Do this:
Using the records that appear below, write out exactly the lines from the one with "const pipe = solid(ring(TUBE.inner, TUBE.outer, -20, TUBE.top));" through the one with "before = set(bpy.data.objects)", keeping both end lines.

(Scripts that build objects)
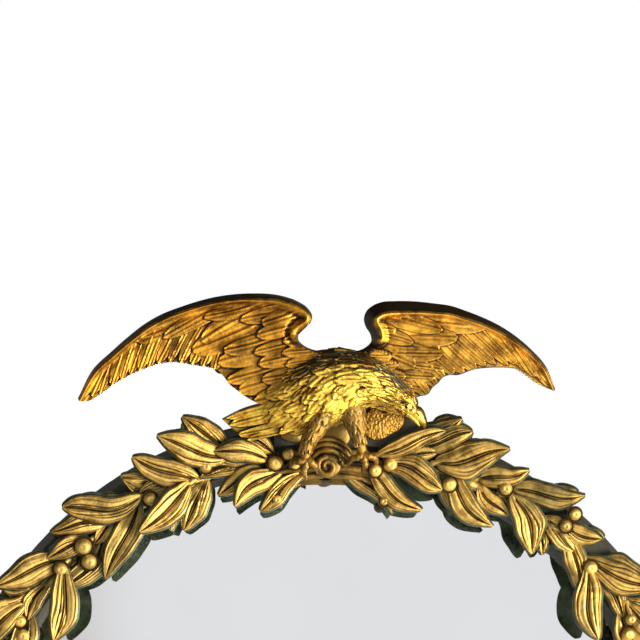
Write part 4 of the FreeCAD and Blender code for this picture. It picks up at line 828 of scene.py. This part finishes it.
def rosette():
    """A boss with eight petals: its radius and height are waves of the angle round it."""
    turn = np.linspace(0.0, 2 * np.pi, 128, endpoint=False)[None, :]
    petal = np.abs(np.cos(4 * turn))
    share = np.linspace(0.0, 1.0, 40)[:, None]
    radius = 18.6 * (0.86 + 0.14 * petal**0.7)
    reach = np.sin(np.clip(share * 1.6, 0, 1) * np.pi / 2) * radius * (1 - share**4 * 0.97)
    petals = 15.0 + 3.0 * petal * smoothstep(share, 0.25, 0.5) * smoothstep(1 - share, 0.25, 0.45)
    eye = 8.0 * np.sqrt(np.clip(1 - (reach / 7.5)**2, 0, 1)) * smoothstep(share, 0.7, 0.8)
    depth = FACE_DEPTH + np.minimum(share * 46.0, petals) + eye
    loops = np.stack([reach * np.cos(turn), depth, reach * np.sin(turn) - SPINE_RADIUS], axis=-1)
    return [loft(placed(loops), wear_of(depth - FACE_DEPTH, 4, 0.8))]


def strap():
    """The forged strap behind the wings: its solid's box with the ends turned to half circles."""
    low, high = (corner / MM - RING_CENTRE * (1, 0, 1) for corner in np.array(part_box("wing_strip")))
    half = (high[2] - low[2]) / 2
    turn = np.linspace(-np.pi / 2, np.pi / 2, 17)
    right = np.stack([high[0] - half + half * np.cos(turn), low[2] + half * (1 + np.sin(turn))], 1)
    left = np.stack([low[0] + half - half * np.cos(turn), low[2] + half * (1 - np.sin(turn))], 1)
    outline = np.concatenate([right, left])
    loops = np.stack([np.stack([outline[:, 0], np.full(len(outline), depth), outline[:, 1]], 1)
                      for depth in (-high[1], -low[1])])
    return [loft(placed(loops), 0.0)]


# ---- materials -----------------------------------------------------------------------------

def linear(code):
    """The linear colour of an sRGB hex value."""
    parts = [int(code[k:k + 2], 16) / 255 for k in (1, 3, 5)]
    return tuple(c / 12.92 if c <= 0.04045 else ((c + 0.055) / 1.055)**2.4 for c in parts) + (1,)


def add(tree, kind, settings=None, **links):
    """Adds a node, sets its properties, and sets or links the inputs, named with underscores
    for spaces or numbered after an underscore."""
    item = tree.nodes.new(kind)
    for name, value in (settings or {}).items():
        setattr(item, name, value)
    for name, value in links.items():
        key = int(name[1:]) if name[0] == "_" else name.replace("_", " ")
        if isinstance(value, bpy.types.NodeSocket):
            tree.links.new(value, item.inputs[key])
        else:
            item.inputs[key].default_value = value
    return item


def blend_colours(tree, factor, first, second):
    """Socket of two colours mixed by a factor."""
    return add(tree, "ShaderNodeMix", {"data_type": "RGBA"}, _0=factor, _6=first,
               _7=second).outputs[2]


def start_material(name):
    """A material with an empty tree, its shader and a source of object coordinates."""
    material = bpy.data.materials.new(name)
    material.use_nodes = True
    tree = material.node_tree
    tree.nodes.clear()
    output = add(tree, "ShaderNodeOutputMaterial")
    shader = add(tree, "ShaderNodeBsdfPrincipled")
    tree.links.new(shader.outputs[0], output.inputs["Surface"])
    return material, tree, shader, add(tree, "ShaderNodeTexCoord").outputs["Object"]


def gilding(name):
    """Oil gilding on gessoed limewood, toned with bronze: gold leaf rubbed bright on the high
    parts, brown where it is worn thin, a green-black size left in the hollows, and green paint
    on the walls and undersides, which carry the wear of paint; the stored wear also brings painted
    highlight and shade from some pieces. Stippled gilding has punched dimples. It is made the
    first time that it is asked for."""
    if name in bpy.data.materials:
        return bpy.data.materials[name]
    worn, bright, rough, dull = GILDINGS[name]
    stippled = name == "stippled_gilding"
    material, tree, shader, place = start_material(name)
    # The stored wear also carries painted highlight and shade from some pieces.
    wear_and_shade = add(tree, "ShaderNodeAttribute", {"attribute_type": "GEOMETRY",
                                             "attribute_name": "wear_and_shade"}).outputs["Fac"]
    clouds = add(tree, "ShaderNodeTexNoise", Vector=place, Scale=1 / 0.016, Detail=5.0,
                 Roughness=0.65).outputs["Fac"]
    clouds = add(tree, "ShaderNodeMapRange", Value=clouds, From_Min=0.32,
                 From_Max=0.68).outputs[0]
    grain = add(tree, "ShaderNodeTexNoise", Vector=place, Scale=1 / 0.0026, Detail=3.0,
                Roughness=0.7).outputs["Fac"]
    shade = add(tree, "ShaderNodeAmbientOcclusion", {"samples": 6}, Distance=0.011)
    mottle = add(tree, "ShaderNodeMath", {"operation": "MULTIPLY_ADD"}, _0=grain, _1=0.45,
                 _2=clouds).outputs[0]
    rubbed_and_highlit = add(tree, "ShaderNodeMath", {"operation": "MULTIPLY_ADD"}, _0=wear_and_shade, _1=0.4,
                 _2=mottle).outputs[0]
    tone = add(tree, "ShaderNodeMapRange", Value=rubbed_and_highlit, From_Min=0.2, From_Max=1.15).outputs[0]
    gold = blend_colours(tree, tone, linear(worn), linear(bright))
    aged = add(tree, "ShaderNodeTexNoise", Vector=place, Scale=1 / 0.09, Detail=2.0).outputs[0]
    aged = add(tree, "ShaderNodeMapRange", Value=aged, From_Min=0.45, From_Max=0.75,
               To_Max=dull).outputs[0]
    gold = blend_colours(tree, aged, gold, linear("#8A8254"))
    hollow = add(tree, "ShaderNodeMapRange", {"interpolation_type": "SMOOTHSTEP"},
                 Value=shade.outputs["AO"], From_Min=0.6, From_Max=0.16).outputs[0]
    sunk = add(tree, "ShaderNodeMapRange", Value=wear_and_shade, From_Min=-0.15, From_Max=-0.8).outputs[0]
    creased = blend_colours(tree, sunk, gold, linear("#3A2208"))
    dark = add(tree, "ShaderNodeMath", {"operation": "MULTIPLY_ADD", "use_clamp": True},
               _0=sunk, _1=0.55, _2=hollow).outputs[0]
    size = blend_colours(tree, clouds, linear("#1E1A0A"), linear("#0C150D"))
    colour = blend_colours(tree, dark, creased, size)
    paint = add(tree, "ShaderNodeMapRange", Value=wear_and_shade, From_Min=-1.3, From_Max=-1.8).outputs[0]
    green = blend_colours(tree, clouds, linear("#18221A"), linear("#52644F"))
    colour = blend_colours(tree, paint, colour, green)
    bare = add(tree, "ShaderNodeMath", {"operation": "MAXIMUM"}, _0=dark, _1=paint).outputs[0]
    metal = add(tree, "ShaderNodeMapRange", Value=bare, To_Min=0.9, To_Max=0.1).outputs[0]
    rough = add(tree, "ShaderNodeMapRange", Value=mottle, From_Min=0.2, From_Max=1.2,
                To_Min=rough - 0.12, To_Max=rough + 0.12).outputs[0]
    relief = grain
    if stippled:
        relief = add(tree, "ShaderNodeTexVoronoi", {"feature": "SMOOTH_F1"}, Vector=place,
                     Scale=1 / 0.0024).outputs["Distance"]
    bump = add(tree, "ShaderNodeBump", Height=relief, Strength=1.0 if stippled else 0.4,
               Distance=0.0016 if stippled else 0.0009).outputs[0]
    for socket, value in (("Base Color", colour), ("Metallic", metal), ("Roughness", rough),
                          ("Normal", bump)):
        tree.links.new(value, shader.inputs[socket])
    return material


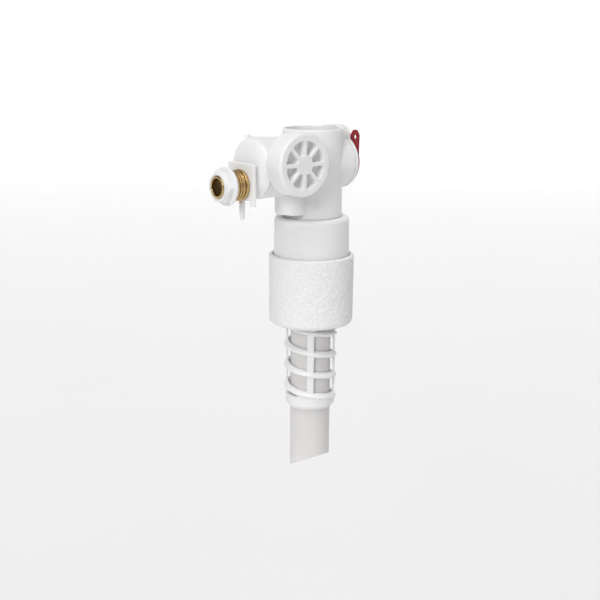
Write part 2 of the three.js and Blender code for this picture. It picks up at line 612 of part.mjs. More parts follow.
function levelRing() {
  const [low, high] = [FLOAT.cupFloor + GAP, FLOAT.cupFloor + GAP + 3];
  return named('level_ring', 'grey', turned([[21.6, low], [26.5, low], [26.5, high - 0.8],
    [25.7, high], [21.6, high]]));
}

// The cage: four slats between a solid foot and a top ring, wound with a coarse left-hand thread.
function stem() {
  const foot = solid(turned([[STEM.bore, STEM.bottom], [17.5, STEM.bottom], [STEM.slatOuter, STEM.bottom + 3.2],
    [STEM.slatOuter, STEM.collarTop], [STEM.bore, STEM.collarTop]]));
  const head = solid(turned([[STEM.bore, STEM.top - 8], [21.4, STEM.top - 8], [21.4, STEM.top - 0.6],
    [20.8, STEM.top], [STEM.bore, STEM.top]]));
  let cage = foot.add(head);
  const slats = 4;
  const half = (8 * Math.PI) / 180;
  for (let i = 0; i < slats; i += 1) {
    const middle = ((50 + 90 * i) * Math.PI) / 180;
    const outline = sector(STEM.slatInner, STEM.slatOuter, middle - half, middle + half);
    cage = cage.add(solid(pulled(outline, STEM.collarTop - 0.5, STEM.top - 7.5, 2)));
  }
  const lowest = STEM.collarTop + 1;
  const turns = (THREAD.end - lowest) / THREAD.pitch;
  const phase = (THREAD.end - threadHeight(0)) / THREAD.pitch;
  const curve = new Helix(THREAD.root, -THREAD.pitch, THREAD.end, turns, -2 * Math.PI * phase);
  const [inward, outward] = [THREAD.band - THREAD.root, THREAD.crest - THREAD.root];
  const rib = polygon([[inward, -3.4], [inward + 1.5, -3.4], [outward, -0.8], [outward, 0.8],
    [inward + 1.5, 3.4], [inward, 3.4]]);
  const rodHole = solid(ring(0, ROD.radius + 0.15, ROD.bottom - 0.3, 200, 20).translate(ROD.x, ROD.y, 0));
  return named('stem', 'white', cage.add(solid(wound(curve, rib, 20))).subtract(rodHole));
}

// The down tube, cut off at a slant.
function downTube() {
  const pipe = solid(ring(TUBE.inner, TUBE.outer, -20, TUBE.top));
  const tilt = Math.atan(TUBE.cutSlope);
  const below = block([-60, 60], [-60, 60], [-60, 0]).rotateX(-tilt).translate(0, 0, TUBE.cutMiddle);
  return named('down_tube', 'tubeWhite', pipe.subtract(solid(below)));
}

function tubeSeal() {
  return named('tube_seal', 'rubber', ring(TUBE.inner + 0.1, TUBE.outer, TUBE.top + 0.2, TOWER.socketTop - 0.2));
}

// ---- assembly -----------------------------------------------------------------------------------

const valve = new THREE.Group();
valve.name = 'fill_valve';
valve.add(valveBody(), hood(), inletCover(), inletCoverRing(), antiRotationPlate(), inletNipple(),
  inletGasket(), inletFilter(), flowRestrictor(), outletElbow(), valveSeat(), diaphragm(), poppet(),
  diaphragmSpring(), starCap(), starCapRing(), backNut(), nutWasher(), endCover(), shutoffLever(),
  leverSpindle(), leverWasher(), pilotNozzle(), pilotLever(), pilotPin(), pilotSeal(), pushRod(),
  foamFloat(), floatInsert(), levelRing(), stem(), downTube(), tubeSeal());
valve.position.set(-INLET.clamp, 0, -INLET.z);

export default valve;
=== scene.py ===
# A toilet fill valve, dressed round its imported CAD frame. Metres, in the CAD's own frame.
import json
import math

import bmesh
import bpy
from mathutils import Matrix, Quaternion, Vector, noise


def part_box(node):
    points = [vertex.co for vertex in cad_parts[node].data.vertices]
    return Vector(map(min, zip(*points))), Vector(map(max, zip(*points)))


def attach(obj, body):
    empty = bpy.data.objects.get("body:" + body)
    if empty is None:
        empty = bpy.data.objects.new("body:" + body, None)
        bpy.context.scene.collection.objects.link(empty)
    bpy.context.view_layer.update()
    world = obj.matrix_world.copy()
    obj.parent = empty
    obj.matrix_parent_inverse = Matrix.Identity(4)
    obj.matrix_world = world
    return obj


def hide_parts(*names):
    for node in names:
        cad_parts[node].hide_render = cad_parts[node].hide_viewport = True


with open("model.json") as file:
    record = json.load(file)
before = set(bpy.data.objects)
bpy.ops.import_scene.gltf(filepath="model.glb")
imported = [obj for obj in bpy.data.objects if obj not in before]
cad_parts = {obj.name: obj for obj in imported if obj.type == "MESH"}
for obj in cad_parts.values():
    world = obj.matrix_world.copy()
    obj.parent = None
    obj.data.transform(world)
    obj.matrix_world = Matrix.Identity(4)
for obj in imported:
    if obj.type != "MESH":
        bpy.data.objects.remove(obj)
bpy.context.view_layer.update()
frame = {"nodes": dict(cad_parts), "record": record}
MM = 0.001

# Every size below is in mm. x and y are counted from the tower's axis, and z from the lowest
# point of the down tube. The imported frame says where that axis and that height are.
HOOD_TOP = 211.0
_low, _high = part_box("hood")
AXIS_X = (_low.x + _high.x) / 2
BASE_Z = _high.z - HOOD_TOP * MM
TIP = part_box("down_tube")[0].z

# The open tower, and the socket under its floor that the down tube is pushed into.
TOWER_OUTER, TOWER_BORE, TOWER_TOP, TOWER_FLOOR, TOWER_LOW = 23.3, 21.0, 279.0, 229.0, 211.3
SKIRT, SKIRT_FOOT, SKIRT_LOW = 22.0, 22.8, 204.6
SOCKET_TOP, SOCKET, FUNNEL = 226.0, 16.2, 14.5

# The vessel that lies across the tower, its right-hand stub and the hump over that end.
DRUM_Z, DRUM_LEFT, DRUM_RADIUS, DRUM_BAND, DRUM_BAND_END = 252.0, -57.4, 22.3, 22.9, -43.7
DRUM_BORE, DRUM_BLIND = 19.6, -28.0
STUB, STUB_END, HUMP_TOP = 20.5, 27.2, 28.2
RIB_LEAN = -22.0

# The boss for the diaphragm and the service cap, which faces -Y.
BOSS_X, BOSS_Z = -40.6, 257.0
BOSS_COLLAR, BOSS_COLLAR_END, BOSS_NECK, BOSS_NECK_END = 15.3, 22.0, 18.6, 27.0
BOSS_THROAT, BOSS_BORE = 12.5, 15.0
CAP_RADIUS, CAP_BACK, CAP_FACE, CAP_SKIRT, CAP_PLUG = 23.4, 23.3, 40.0, 19.0, 14.5
CAP_RIBS, CAP_RIM, CAP_HUB, CAP_HALF_RIB, CAP_POCKET = 8, 17.4, 7.4, 1.4, 34.5

# The duct that leads the water down from the vessel.
DUCT_X, DUCT, DUCT_POCKET, DUCT_LOW, DUCT_TOP = -18.0, 15.0, 12.5, 215.0, 236.0

# The brass inlet, the plate behind it and the domed cover that holds both.
INLET_Z, INLET_CLAMP, INLET_MOUTH = 240.7, -80.4, -91.0
INLET_BORE, SHANK, SHANK_HOLE, INLET_COLLAR = 6.4, 8.33, 8.58, 11.75
THREAD_PITCH, THREAD_DEPTH = 1.337, 0.5
PLATE_FACE, PLATE_BACK, PLATE_HALF = -69.1, -66.9, 15.5
COVER_BACK, COVER_CROWN, COVER_COLLAR, COVER_COLLAR_END = -57.7, -64.4, 12.2, -66.6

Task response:
  const pipe = solid(ring(TUBE.inner, TUBE.outer, -20, TUBE.top));
  const tilt = Math.atan(TUBE.cutSlope);
  const below = block([-60, 60], [-60, 60], [-60, 0]).rotateX(-tilt).translate(0, 0, TUBE.cutMiddle);
  return named('down_tube', 'tubeWhite', pipe.subtract(solid(below)));
}

function tubeSeal() {
  return named('tube_seal', 'rubber', ring(TUBE.inner + 0.1, TUBE.outer, TUBE.top + 0.2, TOWER.socketTop - 0.2));
}

// ---- assembly -----------------------------------------------------------------------------------

const valve = new THREE.Group();
valve.name = 'fill_valve';
valve.add(valveBody(), hood(), inletCover(), inletCoverRing(), antiRotationPlate(), inletNipple(),
  inletGasket(), inletFilter(), flowRestrictor(), outletElbow(), valveSeat(), diaphragm(), poppet(),
  diaphragmSpring(), starCap(), starCapRing(), backNut(), nutWasher(), endCover(), shutoffLever(),
  leverSpindle(), leverWasher(), pilotNozzle(), pilotLever(), pilotPin(), pilotSeal(), pushRod(),
  foamFloat(), floatInsert(), levelRing(), stem(), downTube(), tubeSeal());
valve.position.set(-INLET.clamp, 0, -INLET.z);

export default valve;
=== scene.py ===
# A toilet fill valve, dressed round its imported CAD frame. Metres, in the CAD's own frame.
import json
import math

import bmesh
import bpy
from mathutils import Matrix, Quaternion, Vector, noise


def part_box(node):
    points = [vertex.co for vertex in cad_parts[node].data.vertices]
    return Vector(map(min, zip(*points))), Vector(map(max, zip(*points)))


def attach(obj, body):
    empty = bpy.data.objects.get("body:" + body)
    if empty is None:
        empty = bpy.data.objects.new("body:" + body, None)
        bpy.context.scene.collection.objects.link(empty)
    bpy.context.view_layer.update()
    world = obj.matrix_world.copy()
    obj.parent = empty
    obj.matrix_parent_inverse = Matrix.Identity(4)
    obj.matrix_world = world
    return obj


def hide_parts(*names):
    for node in names:
        cad_parts[node].hide_render = cad_parts[node].hide_viewport = True


with open("model.json") as file:
    record = json.load(file)
before = set(bpy.data.objects)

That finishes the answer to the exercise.